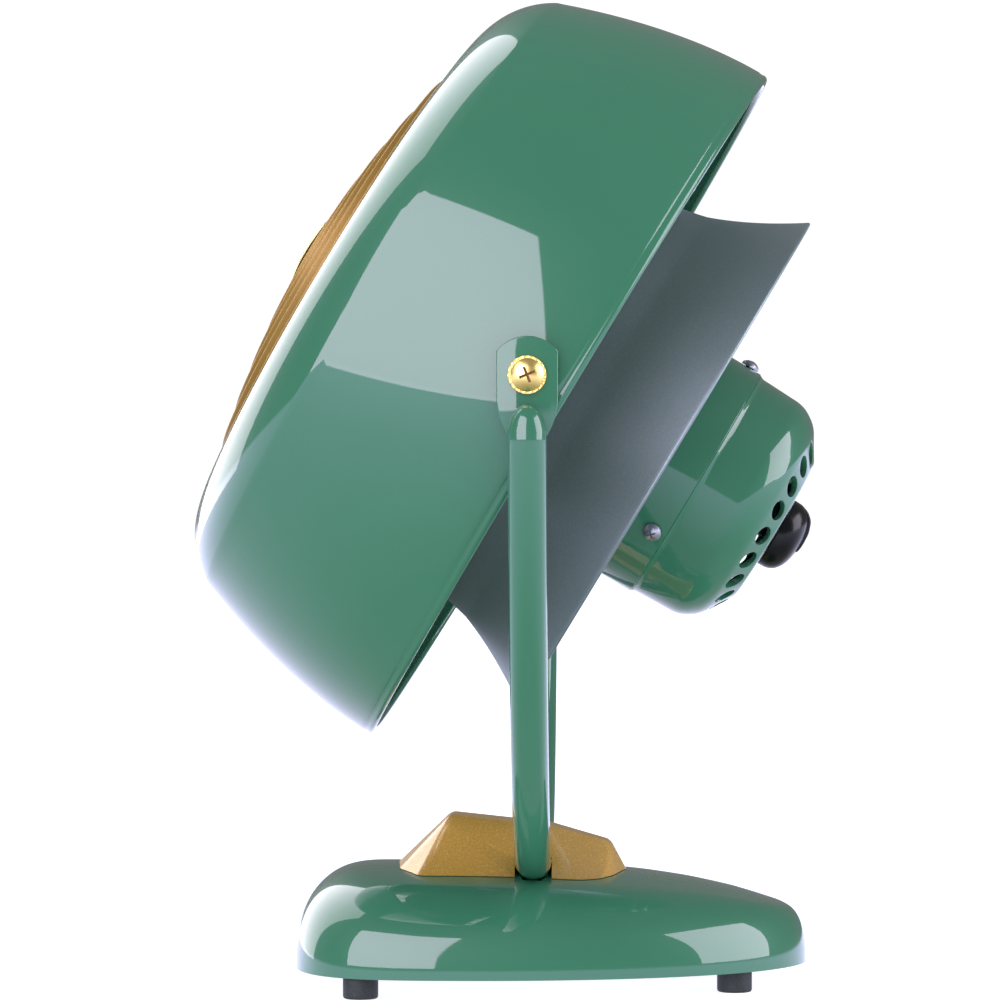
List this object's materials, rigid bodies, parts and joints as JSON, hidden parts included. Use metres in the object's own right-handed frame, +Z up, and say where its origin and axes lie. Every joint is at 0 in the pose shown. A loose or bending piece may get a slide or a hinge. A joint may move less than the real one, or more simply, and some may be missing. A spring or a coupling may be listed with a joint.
{
  "type": "desk fan",
  "caption": "Retro desk fan: green enamel barrel head with domed gold ring grille and flared grey duct, tilting in a tubular U yoke on a cast egg-shaped base, with a rear speed knob.",
  "frame": {"origin": "on the table, under the middle of the fan's bounding box at its rest tilt", "axes": "+Z up; -Y is the side that the fan blows towards; +X is on the right of someone who faces the grille"},
  "size_m": [0.3564, 0.2608, 0.4115],
  "materials": {
    "green_enamel": "high gloss",
    "gold_paint": "fine metallic sparkle under clear coat",
    "grey_satin": "satin, finely speckled",
    "brass": "polished",
    "plated_steel": "zinc plated",
    "core_steel": "laminated steel",
    "cast_iron": "rough casting",
    "copper": "enamelled copper wire",
    "black_plastic": "satin moulded",
    "rubber": "matt"
  },
  "bodies": {
    "stand": {"base_shell": "green_enamel", "base_plate": "plated_steel", "ballast_weight": "cast_iron", "foot_front_right": "rubber", "foot_front_left": "rubber", "foot_rear_right": "rubber", "foot_rear_left": "rubber", "foot_screw_front_right": "plated_steel", "foot_screw_front_left": "plated_steel", "foot_screw_rear_right": "plated_steel", "foot_screw_rear_left": "plated_steel", "yoke": "green_enamel", "yoke_clamp": "plated_steel", "clamp_screw_front": "plated_steel", "clamp_screw_rear": "plated_steel", "saddle_cover": "gold_paint"},
    "head": {"outer_shroud": "green_enamel", "front_grille": "gold_paint", "grille_badge": "brass", "grille_clip_1": "plated_steel", "grille_clip_2": "plated_steel", "grille_clip_3": "plated_steel", "inner_duct": "grey_satin", "duct_bracket_1": "plated_steel", "duct_bracket_2": "plated_steel", "duct_bracket_3": "plated_steel", "motor_spider": "grey_satin", "rear_guard": "grey_satin", "motor_front_cover": "green_enamel", "motor_rear_cover": "green_enamel", "housing_screw_1": "plated_steel", "housing_screw_2": "plated_steel", "housing_screw_3": "plated_steel", "stator_core": "core_steel", "winding_front": "copper", "winding_rear": "copper", "bearing_front": "brass", "bearing_rear": "brass", "bearing_bridge": "plated_steel", "run_capacitor": "black_plastic", "switch_body": "black_plastic", "switch_nut": "plated_steel", "cord_inlet": "rubber", "pivot_screw_right": "brass", "pivot_screw_left": "brass", "pivot_washer_right": "black_plastic", "pivot_washer_left": "black_plastic", "pivot_nut_right": "plated_steel", "pivot_nut_left": "plated_steel"},
    "rotor": {"motor_shaft": "plated_steel", "rotor_core": "core_steel", "propeller": "black_plastic", "propeller_nut": "plated_steel"},
    "knob": {"speed_knob": "black_plastic", "switch_shaft": "plated_steel"}
  },
  "joints": [
    {"name": "head_tilt", "type": "hinge", "parent": "stand", "child": "head", "pos_m": [0, 0.0136, 0.2505], "axis": [-1, 0, 0], "range_deg": [-46, 58]},
    {"name": "propeller_spin", "type": "hinge", "parent": "head", "child": "rotor", "pos_m": [0, 0.0136, 0.2505], "axis": [0, -0.8563, 0.5165], "continuous": true},
    {"name": "knob_turn", "type": "hinge", "parent": "head", "child": "knob", "pos_m": [0, 0.0136, 0.2505], "axis": [0, -0.8563, 0.5165], "range_deg": [0, 120]}
  ]
}
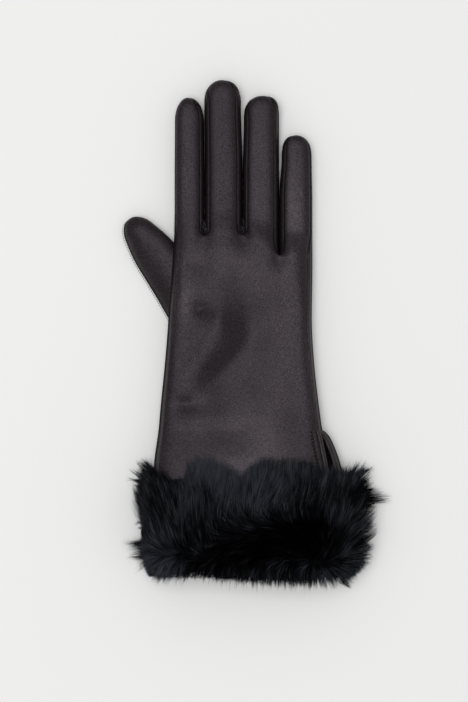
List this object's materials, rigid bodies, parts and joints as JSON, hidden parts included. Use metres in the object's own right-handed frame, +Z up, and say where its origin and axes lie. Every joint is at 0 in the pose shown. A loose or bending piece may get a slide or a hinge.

### [PROBLEM]
Return every record above exactly as it appears.

### [SOLUTION]
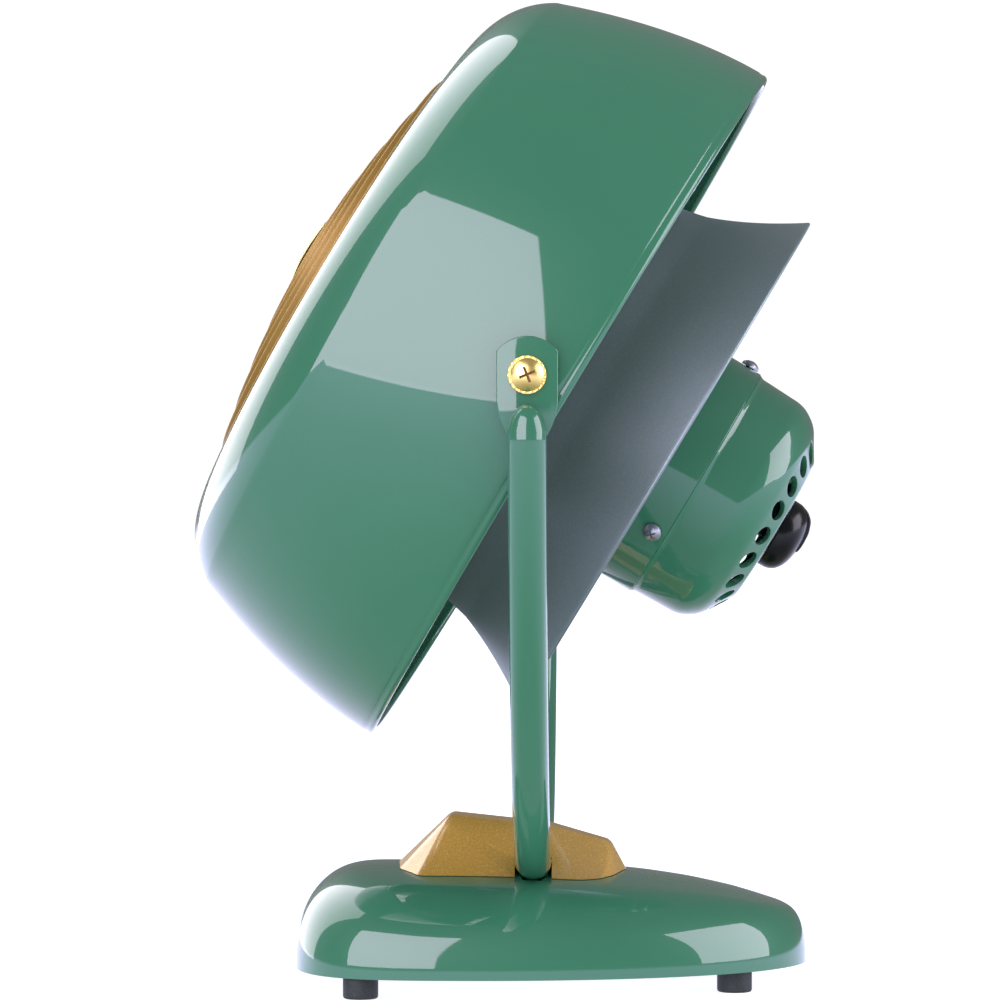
List this object's materials, rigid bodies, parts and joints as JSON, hidden parts included. Use metres in the object's own right-handed frame, +Z up, and say where its origin and axes lie. Every joint is at 0 in the pose shown. A loose or bending piece may get a slide or a hinge. A joint may move less than the real one, or more simply, and some may be missing. A spring or a coupling may be listed with a joint.
{
  "type": "desk fan",
  "caption": "Retro desk fan: green enamel barrel head with domed gold ring grille and flared grey duct, tilting in a tubular U yoke on a cast egg-shaped base, with a rear speed knob.",
  "frame": {"origin": "on the table, under the middle of the fan's bounding box at its rest tilt", "axes": "+Z up; -Y is the side that the fan blows towards; +X is on the right of someone who faces the grille"},
  "size_m": [0.3564, 0.2608, 0.4115],
  "materials": {
    "green_enamel": "high gloss",
    "gold_paint": "fine metallic sparkle under clear coat",
    "grey_satin": "satin, finely speckled",
    "brass": "polished",
    "plated_steel": "zinc plated",
    "core_steel": "laminated steel",
    "cast_iron": "rough casting",
    "copper": "enamelled copper wire",
    "black_plastic": "satin moulded",
    "rubber": "matt"
  },
  "bodies": {
    "stand": {"base_shell": "green_enamel", "base_plate": "plated_steel", "ballast_weight": "cast_iron", "foot_front_right": "rubber", "foot_front_left": "rubber", "foot_rear_right": "rubber", "foot_rear_left": "rubber", "foot_screw_front_right": "plated_steel", "foot_screw_front_left": "plated_steel", "foot_screw_rear_right": "plated_steel", "foot_screw_rear_left": "plated_steel", "yoke": "green_enamel", "yoke_clamp": "plated_steel", "clamp_screw_front": "plated_steel", "clamp_screw_rear": "plated_steel", "saddle_cover": "gold_paint"},
    "head": {"outer_shroud": "green_enamel", "front_grille": "gold_paint", "grille_badge": "brass", "grille_clip_1": "plated_steel", "grille_clip_2": "plated_steel", "grille_clip_3": "plated_steel", "inner_duct": "grey_satin", "duct_bracket_1": "plated_steel", "duct_bracket_2": "plated_steel", "duct_bracket_3": "plated_steel", "motor_spider": "grey_satin", "rear_guard": "grey_satin", "motor_front_cover": "green_enamel", "motor_rear_cover": "green_enamel", "housing_screw_1": "plated_steel", "housing_screw_2": "plated_steel", "housing_screw_3": "plated_steel", "stator_core": "core_steel", "winding_front": "copper", "winding_rear": "copper", "bearing_front": "brass", "bearing_rear": "brass", "bearing_bridge": "plated_steel", "run_capacitor": "black_plastic", "switch_body": "black_plastic", "switch_nut": "plated_steel", "cord_inlet": "rubber", "pivot_screw_right": "brass", "pivot_screw_left": "brass", "pivot_washer_right": "black_plastic", "pivot_washer_left": "black_plastic", "pivot_nut_right": "plated_steel", "pivot_nut_left": "plated_steel"},
    "rotor": {"motor_shaft": "plated_steel", "rotor_core": "core_steel", "propeller": "black_plastic", "propeller_nut": "plated_steel"},
    "knob": {"speed_knob": "black_plastic", "switch_shaft": "plated_steel"}
  },
  "joints": [
    {"name": "head_tilt", "type": "hinge", "parent": "stand", "child": "head", "pos_m": [0, 0.0136, 0.2505], "axis": [-1, 0, 0], "range_deg": [-46, 58]},
    {"name": "propeller_spin", "type": "hinge", "parent": "head", "child": "rotor", "pos_m": [0, 0.0136, 0.2505], "axis": [0, -0.8563, 0.5165], "continuous": true},
    {"name": "knob_turn", "type": "hinge", "parent": "head", "child": "knob", "pos_m": [0, 0.0136, 0.2505], "axis": [0, -0.8563, 0.5165], "range_deg": [0, 120]}
  ]
}
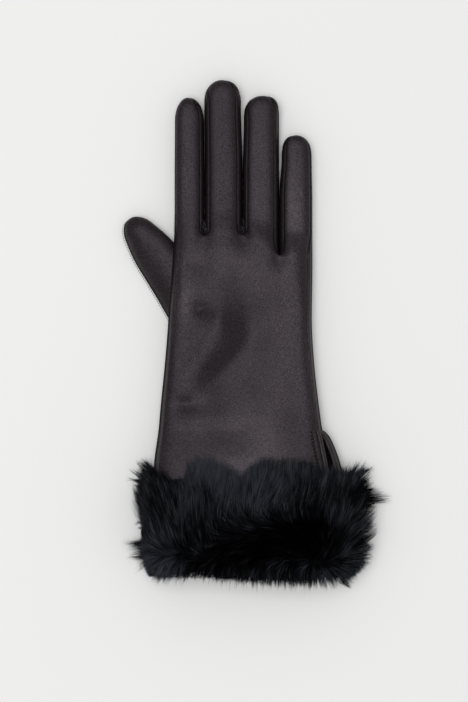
List this object's materials, rigid bodies, parts and joints as JSON, hidden parts included. Use metres in the object's own right-handed frame, +Z up, and say where its origin and axes lie. Every joint is at 0 in the pose shown. A loose or bending piece may get a slide or a hinge.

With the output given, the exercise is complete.